Quanto aos argumentos contra e a favor, estão documentadas essas discussões em muitos "sítios" da Internet, nomeadamente no Ciberdúvidas. Portanto, é falsa a afirmação de que só os opositores ao acordo têm apresentado argumentos.

É comum as pessoas que se opoem à atual lei ortográfica, falarem das ratificações pelos parlamentos nacionais. O que significa verdadeiramente o Brasil ter suspendido a entrada em vigor? Significa que os documentos oficiais do Brasil não o respeitam, que nas escolas é outra a ortografia ensinada? Segundo o que o embaixador do Brasil, Mário Vilalva, nos tem informado, os manuais escolares, os maiores jornais do Brasil, cumprem a ortografia combinada. Neste momento, já há muitos milhões de jovens de vários anos letivos cuja iniciação à leitura e à escrita foi feita com esta variante ortográfica. Se MST mostrasse que, por exemplo, nos manuais escolares brasileiros, continuam a usar o trema, sim, estaria a mostrar que eles só cumprem o que querem. E os documentos oficiais, as leis do Brasil, como se apresentam?

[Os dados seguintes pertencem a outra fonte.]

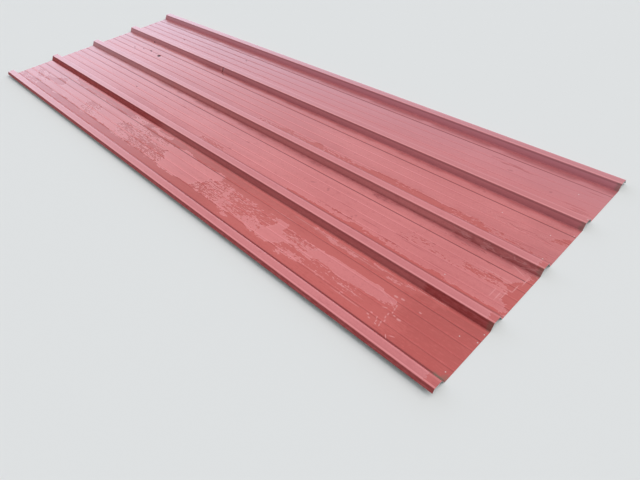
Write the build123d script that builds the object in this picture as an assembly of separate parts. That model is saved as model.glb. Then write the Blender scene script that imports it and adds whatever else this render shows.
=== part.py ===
"""Trapezoidal roofing sheet, roll-formed from one strip of coated steel.

+X runs along the sheet, +Y across it and +Z up. The origin lies under the middle of the sheet,
on the plane that its pans rest on. The ribs' sizes are those of the upper face.
"""

from build123d import *
import os

# The sheet as a whole, in millimetres
SHEET_LENGTH = 3000.0
SHEET_THICKNESS = 0.63
RIB_COUNT = 5
RIB_PITCH = 267.5

# One rib: a flat crown between two sloping webs
RIB_HEIGHT = 25.0
CROWN_WIDTH = 30.0
WEB_RUN = 15.0
BEND_RADIUS = 2.0

# The small stiffening beads that are rolled into each pan, evenly spaced
BEADS_PER_PAN = 4
BEAD_WIDTH = 6.0
BEAD_HEIGHT = 0.9
BEAD_RADIUS = 2.5

# The two long edges: the first rib's outer web is cut short, so that it laps over a neighbour,
# and the last rib's outer web stops just above the plane of the pans
OVERLAP_DROP = 12.5
UNDERLAP_CLEARANCE = 2.0

PAN_LEVEL = SHEET_THICKNESS
WEB_RISE = RIB_HEIGHT - PAN_LEVEL
PAN_WIDTH = RIB_PITCH - CROWN_WIDTH - 2 * WEB_RUN
BEAD_SPACING = PAN_WIDTH / (BEADS_PER_PAN + 1)


def web_end(crown_edge, outward, drop):
    """The cut edge of an outer web, at a drop under the crown, as a point of the upper face."""
    return (crown_edge + outward * drop * WEB_RUN / WEB_RISE, RIB_HEIGHT - drop)


def crown(start):
    """The two bends at the edges of a crown, each as a point and its inside bend radius."""
    return [((start, RIB_HEIGHT), BEND_RADIUS), ((start + CROWN_WIDTH, RIB_HEIGHT), BEND_RADIUS)]


def bead(middle):
    """The three bends of one bead: foot, top and foot."""
    half = BEAD_WIDTH / 2
    return [
        ((middle - half, PAN_LEVEL), BEAD_RADIUS),
        ((middle, PAN_LEVEL + BEAD_HEIGHT), BEAD_RADIUS),
        ((middle + half, PAN_LEVEL), BEAD_RADIUS),
    ]


def pan(start):
    """The bends of one pan: the foot of a web, the beads and the foot of the next web."""
    bends = [((start, PAN_LEVEL), BEND_RADIUS)]
    for number in range(1, BEADS_PER_PAN + 1):
        bends += bead(start + number * BEAD_SPACING)
    bends.append(((start + PAN_WIDTH, PAN_LEVEL), BEND_RADIUS))
    return bends


def section_bends():
    """All the bends of the section, from the overlapping rib to the underlapping one."""
    bends = []
    for number in range(RIB_COUNT):
        rib_start = number * RIB_PITCH
        bends += crown(rib_start)
        if number < RIB_COUNT - 1:
            bends += pan(rib_start + CROWN_WIDTH + WEB_RUN)
    return bends


def parallel_face(points, radii, depth):
    """Corners and bend radii of the face that lies a depth under the upper face.

    Each corner moves along the bisector of the two runs that meet there. An inside radius belongs
    to the hollow side of its bend, so the other side's radius is larger by the thickness.
    """
    corners = [Vector(*point) for point in points]
    runs = [(b - a).normalized() for a, b in zip(corners, corners[1:])]
    downs = [Vector(run.Y, -run.X) for run in runs]
    moved = [corners[0] + downs[0] * depth]
    face_radii = []
    for index, inside_radius in enumerate(radii):
        before = downs[index]
        after = downs[index + 1]
        moved.append(corners[index + 1] + (before + after) * (depth / (1 + before.dot(after))))
        turns_up = runs[index].cross(runs[index + 1]).Z > 0
        distance_inside = depth if turns_up else SHEET_THICKNESS - depth
        face_radii.append(inside_radius + distance_inside)
    moved.append(corners[-1] + downs[-1] * depth)
    return moved, face_radii


def sheet_section():
    """The section across the sheet, between its upper and its lower face."""
    bends = section_bends()
    last_crown_edge = (RIB_COUNT - 1) * RIB_PITCH + CROWN_WIDTH
    first_end = web_end(0, -1, OVERLAP_DROP)
    last_end = web_end(last_crown_edge, 1, WEB_RISE - UNDERLAP_CLEARANCE)
    points = [first_end] + [point for point, _ in bends] + [last_end]
    radii = [radius for _, radius in bends]
    upper, upper_radii = parallel_face(points, radii, 0)
    lower, lower_radii = parallel_face(points, radii, SHEET_THICKNESS)
    with BuildSketch(Plane.YZ) as section:
        with BuildLine():
            FilletPolyline(*upper, radius=upper_radii)
            FilletPolyline(*lower, radius=lower_radii)
            Line(upper[0], lower[0])
            Line(upper[-1], lower[-1])
        make_face()
    return section.sketch


def profiled_sheet():
    """The sheet, as long as it was cut and centred across its width."""
    section = sheet_section()
    middle = section.bounding_box().center()
    return Pos(-SHEET_LENGTH / 2, -middle.Y, 0) * extrude(section, amount=SHEET_LENGTH)


os.makedirs("parts", exist_ok=True)
export_step(profiled_sheet(), "parts/profiled_sheet.step")
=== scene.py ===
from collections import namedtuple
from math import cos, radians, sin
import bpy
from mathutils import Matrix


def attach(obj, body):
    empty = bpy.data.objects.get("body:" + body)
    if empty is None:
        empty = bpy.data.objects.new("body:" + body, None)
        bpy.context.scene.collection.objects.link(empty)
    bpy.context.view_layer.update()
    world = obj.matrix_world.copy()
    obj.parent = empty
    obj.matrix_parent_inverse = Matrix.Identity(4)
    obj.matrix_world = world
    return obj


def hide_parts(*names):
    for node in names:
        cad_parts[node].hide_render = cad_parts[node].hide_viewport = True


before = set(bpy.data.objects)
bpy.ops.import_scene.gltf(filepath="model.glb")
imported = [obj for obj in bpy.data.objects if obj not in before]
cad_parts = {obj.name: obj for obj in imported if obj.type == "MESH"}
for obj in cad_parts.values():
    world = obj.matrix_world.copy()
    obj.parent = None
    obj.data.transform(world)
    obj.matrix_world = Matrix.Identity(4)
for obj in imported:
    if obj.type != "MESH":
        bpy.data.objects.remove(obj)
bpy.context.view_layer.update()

# The looks of a trapezoidal roofing sheet: its rolled shape with the small unevenness of real
# sheet, and its red coil coating under a film of rain that has half dried.
# Sizes are written in millimetres, and made metres where Blender takes them. The near end is at
# +X, ribs and pans are counted from the -Y edge, and a rib's near web is the one towards it.

from types import SimpleNamespace

import bpy
import numpy as np
from mathutils import Quaternion, Vector

MM = 0.001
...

Os casos de Moçambique, de Angola e da Guiné, são muito mais complexos. Eles têm que compatibilizar muito mais coisas do que teve D. Dinis no século XIII. É preciso não esquecer que são paises verdadeiramente multilingues e cidadãos, em grande parte, essencialmente bilingues, apesar dos progressos do Português em prejuízo de outras línguas nacionais nesses países. Não é justo considerar a ratificação nestes casos como equivalente ao que acontece em Portugal e no Brasil. Cabo-Verde e São Tomé e Príncipe têm também as suas particularidades, que todos conhecemos, como a existência de línguas crioulas que disputam a preemência do português.

MST fala de pessoas - Malaca Casteleiro, Carlos Reis, Jorge Bacelar Gouveia - e de textos escritos que se limita a insultar sem parafrasear, sem dar um ideia mínima que seja ao seu leitor do conteúdo desses textos e do que neles critica. MST refere-se a Camilo. De facto, a sua intervenção neste debate faz lembrar a atitude de muitas personagens das obras camilianas e queirosianas em que as discussões facilmente derivam dos assuntos para as pessoas e se transformam em bengaladas, bordoadas e duelos. Enfim, polémica à portuguesa, não é MST?

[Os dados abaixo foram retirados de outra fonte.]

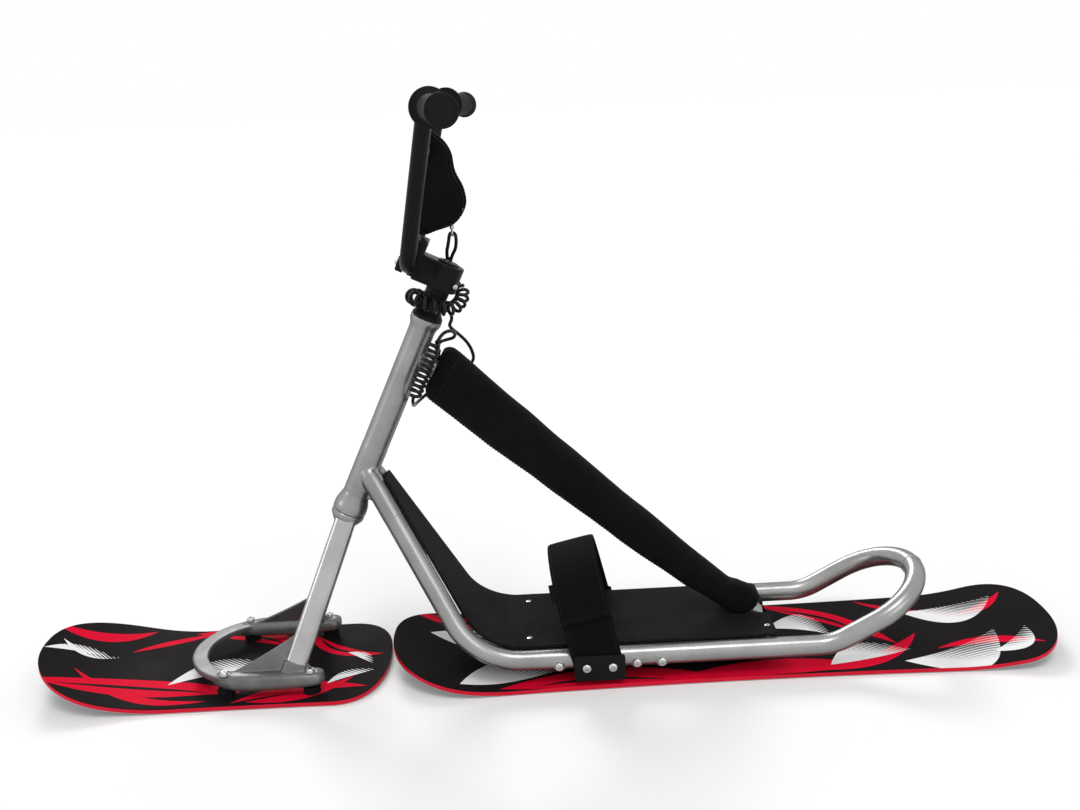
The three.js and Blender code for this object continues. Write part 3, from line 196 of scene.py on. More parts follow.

Que significa a afirmação de que a língua se tem empobrecido desde Camilo até hoje e que tem isso a ver com o acordo ortográfico? Talvez devêssemos comparar a língua de Camilo com a de um escritor atual para decidir qual tem uma língua mais rica. Quem esolheríamos? MST, Cardoso Pires, Saramago ou Lobo Antunes? Acha MST que deveríamos concluir que estes escritores têm uma língua mais pobre do que a camiliana? Não sei, MST, é que estou deveras confuso com a sua afirmação. Será que para verificar a tal riqueza linguística do Camilo, temos que o ler com a ortografia com que ele escreveu e não transcrito para qualquer outra ortografia posterior?

Na verdade, tanto faz, pois já fiz a experiência de ler partes d'Os Maias com a ortografia original e, à parte algum estranhamento superficial, depressa nos habituamos e lemos sem dificuldade maior como os leitores brasileiros lerão O Equador com a ortografia original, como eu li anos a fio obras publicadas pela Zahar que não estavam disponíveis em edições de Portugal, como li Lins do Rego e Jorge Amado na ortografia original sem qualquer dificuldade.

Isto acontece porque estamos a falar de ortografia e não de língua. Muitos casos em que os brasileiros abdicavam da escrita das consoantes ditas "mudas" - designação errada, pois queremos falar de letras e não de sons da língua -, também nós portugueses já não as pronunciávamos. Nos casos em que eles punham o trema, também seria útil para nós - para identificarmos as sequências gu e qu em que "u" se lê. Como não temos trema, aplicamos o conhecimento da palavra, que é o que os brasileiros vão fazer agora que o perderam. Confunde-se nesta discussão língua com tradição ortográfica. Não decorre da mudança ortográfica nada de substancial à língua. Em nenhum momento se diz que tal e tal palavra se deve passar a dizer desta ou daquela maneira. O que acontece, mais frequentemente, é o contrário: mudanças na língua acarretam mudanças ortográficas. E isso está sempre a acontecer com os neologismos que nunca sabemos como devem ser escritos.